From this clustering with K = 3, the data is divided into 3 clusters. The observed patterns in this cluster are that delays above 5 hours are grouped as one cluster, occurring more frequently within a specific range. Moreover, for delays of less than 5 hours, the temperature range is divided into two clusters. One is within the temperature range of 40°F - 75°F, where delays are sparse and minimal. In contrast, the third cluster, with a temperature range greater than 75°F, exhibits a dense and tightly clustered distribution, signifying a higher occurrence of delays. This indicates a relationship between delays and temperature in Florida. As the temperature increases, there is a higher chance of flight delays. Moreover, this clustering with K = 3 provides more meaningful insights compared to K = 2.
From this clustering with K = 4, the data is divided into 4 clusters. The observed patterns in this cluster are that delays above 10 hours are grouped as one cluster. Additionally, there is another cluster just below that, covering delays between 3 to 6 hours, and is dense, occurring in the temperature range of > 70°F. Another cluster represents delays of less than 3 hours in the temperature range > 75°F. The last cluster depicts sparsely spread delays in the range of 40°F - 75°F. The addition of an extra cluster does not contribute significantly, implying that K=3 is the best-optimized value of K for K-means clustering. This is also supported by the Elbow method and Silhouette method.
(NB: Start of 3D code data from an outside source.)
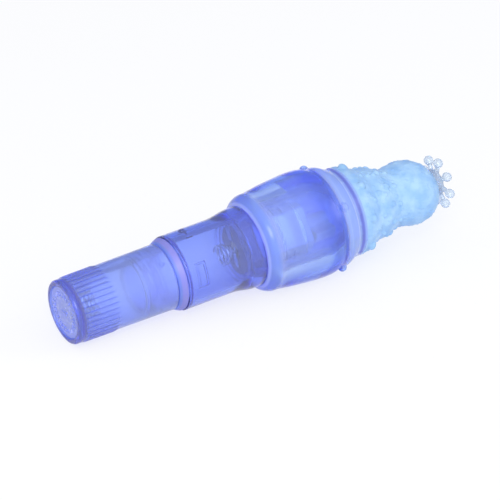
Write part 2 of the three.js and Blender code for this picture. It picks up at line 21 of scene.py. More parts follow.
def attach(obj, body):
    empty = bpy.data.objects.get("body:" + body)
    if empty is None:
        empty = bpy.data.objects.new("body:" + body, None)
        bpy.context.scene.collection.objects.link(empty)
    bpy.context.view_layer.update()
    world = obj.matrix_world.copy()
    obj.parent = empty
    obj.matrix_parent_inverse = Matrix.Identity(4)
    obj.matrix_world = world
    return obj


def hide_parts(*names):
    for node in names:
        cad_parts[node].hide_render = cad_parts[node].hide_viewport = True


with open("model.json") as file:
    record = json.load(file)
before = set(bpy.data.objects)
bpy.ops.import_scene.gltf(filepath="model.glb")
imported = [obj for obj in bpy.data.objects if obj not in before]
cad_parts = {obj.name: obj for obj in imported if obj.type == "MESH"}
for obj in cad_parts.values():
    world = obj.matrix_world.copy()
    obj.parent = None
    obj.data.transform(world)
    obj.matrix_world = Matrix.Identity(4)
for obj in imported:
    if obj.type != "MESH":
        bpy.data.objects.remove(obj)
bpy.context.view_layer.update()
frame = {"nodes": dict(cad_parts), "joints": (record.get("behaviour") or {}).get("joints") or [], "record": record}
nodes = frame["nodes"]

# %% [markdown]
# ## The axis frame
#
# Every piece is turned about one long axis. That axis is tilted by almost five degrees, because the part
# lies on its cap's ribs and on the swell of the sleeve. It is easier to draw each piece in a frame of its
# own, in millimetres, with x along the axis from the cap's outer end. One matrix then takes the piece to
# the table.

# %% Make the axis frame
MM = 0.001
joints = {joint["name"]: joint for joint in frame["joints"]}
along = Vector(joints["rotor_spin"]["axis"]).normalized()
on_axis = Vector(joints["rotor_spin"]["pos_m"])
cap_rim = Vector(frame["record"]["mounts"][0]["pos_m"])
cap_end_point = on_axis + along * (cap_rim - on_axis).dot(along)
across = Vector((0, 1, 0))
upward = along.cross(across)
TURN = Matrix((along, across, upward)).transposed().to_4x4()
TO_TABLE = Matrix.Translation(cap_end_point) @ TURN @ Matrix.Scale(MM, 4)
print("the axis rises by", round(math.degrees(math.asin(along.z)), 2), "degrees")


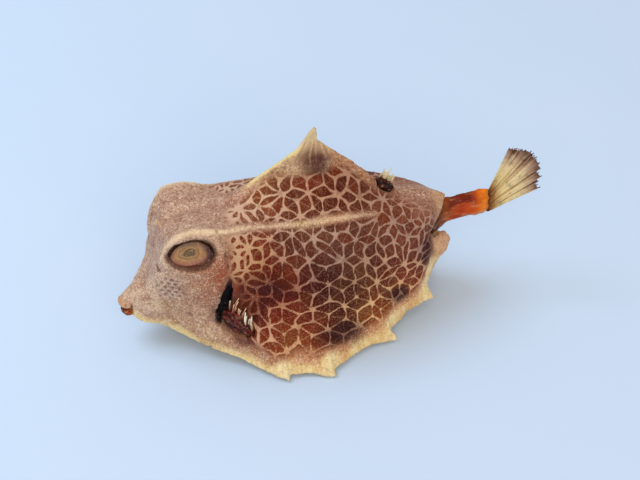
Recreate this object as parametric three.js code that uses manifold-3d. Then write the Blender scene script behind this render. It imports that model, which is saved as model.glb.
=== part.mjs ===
// A dried humpback turretfish, which is a boxfish: a rigid bony carapace that stands on its flat belly,
// with the soft parts that grow out of it - lips, eyes, fins and tail stalk - as pieces of their own.
// Millimetres, +Z up. The head points to -X, the tail to +X, and the fish's left flank faces -Y.
import * as THREE from "three";
import Module from "manifold-3d";
import { mergeVertices } from "three/addons/utils/BufferGeometryUtils.js";

const wasm = await Module();
wasm.setup();

// ---- driving dimensions ----
const carapaceLength = 94; // mouth to the rear edge over the tail
const carapaceHeight = 62.6; // belly to the tip of the dorsal spine
const carapaceBreadth = 62; // across the widest ventral spines
const clearance = 0.3; // between any two pieces that meet

const dorsalSpineHeight = 3.4;
const eyeLength = 12;
const eyeHeight = 8.2;
const eyeThickness = 1.7;
const lipLength = 7; // across the snout
const lipThickness = 2.9;
const rimWall = 0.9; // shell thickness round the tail opening
const tailOpeningDepth = 8;
const stalkHeight = 9.2;
const stalkWidth = 4.6;
const stalkLength = 12.6; // from the carapace to the tail fin
const stalkRise = 2.9; // how far the stalk's end stands above the opening's middle
const stalkRootFlare = 1.3; // the root inside the opening, against the stalk outside it
const caudalRayCount = 10;
const caudalRayLength = 15.2;
const caudalFanLow = 20; // degrees above level, of the lowest and the highest ray
const caudalFanHigh = 66;
const pectoralLobeLength = 9.6;
const pectoralLobeWidth = 4.4;
const pectoralLobeThickness = 2.6;
const pectoralSlant = 42; // degrees, rear end down
const pectoralRayCount = 7;
const pectoralRayLength = 3.4;
const gillLength = 12.5;
const gillWidth = 1.9;
const gillSlant = 16; // degrees, top end back
const medianFinLength = 5.4; // the dorsal and the anal fin's fleshy base
const medianFinWidth = 2.8;
const medianFinHeight = 2.4;
const medianRayCount = 6;
const medianRayLength = 2.6;
const stubThickness = 0.5; // a broken fin ray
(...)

From this clustering with K = 2, the data is divided into 2 clusters. The clusters are separated based on temperature. The red cluster (cluster 1) is spread across the temperature range of 40°F - 75°F, and the green cluster (cluster 2) is spread across the temperature range above 75°F. In the red cluster, it can be visualized as long-range and sparsely distributed, while the green cluster is comparatively dense. These are the only insights that can be derived from this clustering with K = 2.
From this clustering with K = 3, the data is divided into 3 clusters. The red cluster (cluster 1) is spread across the temperature range of 40°F - 75°F, similar to the case where K = 2. However, cluster 2 from K = 2 is divided into two clusters, where delays in the temperature range above 75°F are split into delays below 3 hours as the green cluster (cluster 2), and the blue cluster (cluster 3) represents delays above 3 hours. Nothing significant other than this can be observed from this plot for K = 3, making K = 2 appear more suitable for the given data.
From this clustering with K = 4, the data is divided into 4 clusters. The red cluster (cluster 1) is spread across the temperature range of 40°F - 75°F, similar to the cases where K = 2 and 3. However, cluster 2 from K = 3 is further divided into two clusters, where delays in the temperature range above 75°F below 3 hrs are split into the range of 75°F - 80°F as the green cluster (cluster 2), and the blue cluster (cluster 3) represents delays less than 3 hours ranging from a temperature above 80°F. The gold cluster (cluster 4) is the same as cluster 3 from K = 3. Nothing significant other than this can be observed from this plot for K = 4, making K = 2 appear more suitable for the given data.
When comparing the clustering results of K-Means and Hierarchical clustering for various values of K, several insights can be derived. In terms of performance, K-Means was computationally faster compared to Hierarchical clustering. The choice of distance measures also plays a significant role. K-Means employed Euclidean distance, making it more suitable for clustering low-dimensional data that considers the magnitude of both origin temperature and origin weather delay. On the other hand, Hierarchical clustering used cosine similarity, focusing on angles rather than magnitudes.
Comparing the cluster results from both methods, it can be observed that K-Means considers both origin temperature and origin weather delay, while Hierarchical clustering primarily focuses on temperatures. Another distinction is that K-Means requires a predefined number of clusters, unlike Hierarchical clustering.
In terms of effective clustering, K-Means with K = 3 appear optimal, whereas in Hierarchical clustering, it's K = 2, and it is highly influenced by the linkage method employed. These differences highlight the importance of understanding the nature of the data and the goals of clustering when choosing between K-Means and Hierarchical clustering.